Tuesday, December 29, 2009

States' rights

Never under estimate the venality of state politicians.

WASHINGTON — Like about a dozen other states, Florida is debating a proposed amendment to its state constitution that would try to block, at least symbolically, much of the proposed federal health care overhaul on the grounds that it tramples individual liberty.

But what unites the proposal’s legislative backers is more than ideology. Its 42 co-sponsors, all Republicans, were almost all recipients of outsized campaign contributions from major health care interests, a total of about $765,000 in 2008, according to a new study by the National Institute on Money in State Politics, a nonpartisan group based in Helena, Mont.

It is just one example of how insurance companies, hospitals and other health care interests have been positioning themselves in statehouses around the country to influence the outcome of the proposed health care overhaul. Around the 2008 election, the groups that provide health care contributed about $102 million to state political campaigns across the country, surpassing the $89 million the same donors spent at the federal level, according to the institute.

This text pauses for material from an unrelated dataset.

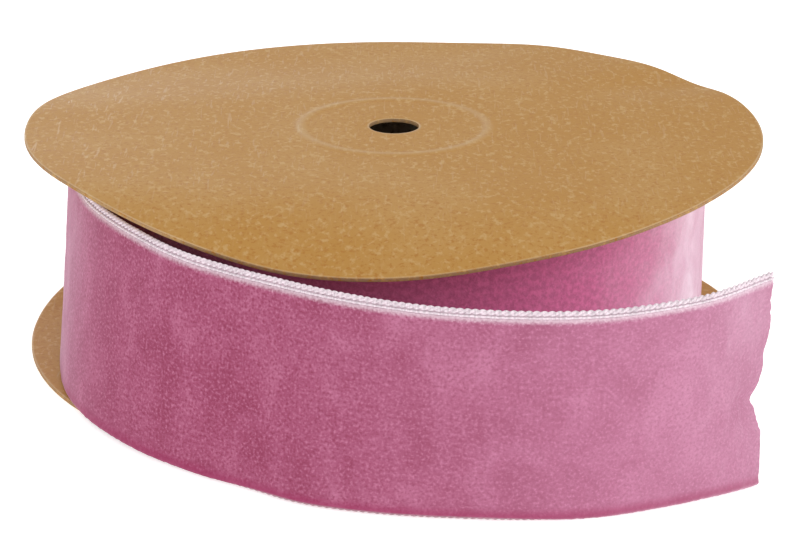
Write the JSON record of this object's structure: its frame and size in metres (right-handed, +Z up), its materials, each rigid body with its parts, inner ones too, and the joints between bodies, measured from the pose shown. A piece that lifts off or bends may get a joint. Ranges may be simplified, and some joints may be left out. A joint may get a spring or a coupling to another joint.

Any federal legislation is likely to supersede state constitutional amendments. But backers of the state measures say they want to send a message to Congress and also lay groundwork for fights about elements of the health care package that are expected to be left up to the states.


Or the corruption of the California proposition system.


Last year, for example, the drug industry poured more than $20 million into political contributions in states around the country. In California alone, the industry spent an additional $80 million on advertising to beat back a California ballot measure intended to push down drug prices.

Now, speaking on condition of anonymity because the pharmaceutical trade group is officially backing the federal overhaul, industry lobbyists say they are eyeing Congressional proposals that would expand a state’s Medicaid obligations, and are preparing to fight efforts to make some of it up by paying less for drugs. (A spokeswoman for the National Conference of State Legislatures said many states were contemplating just that.)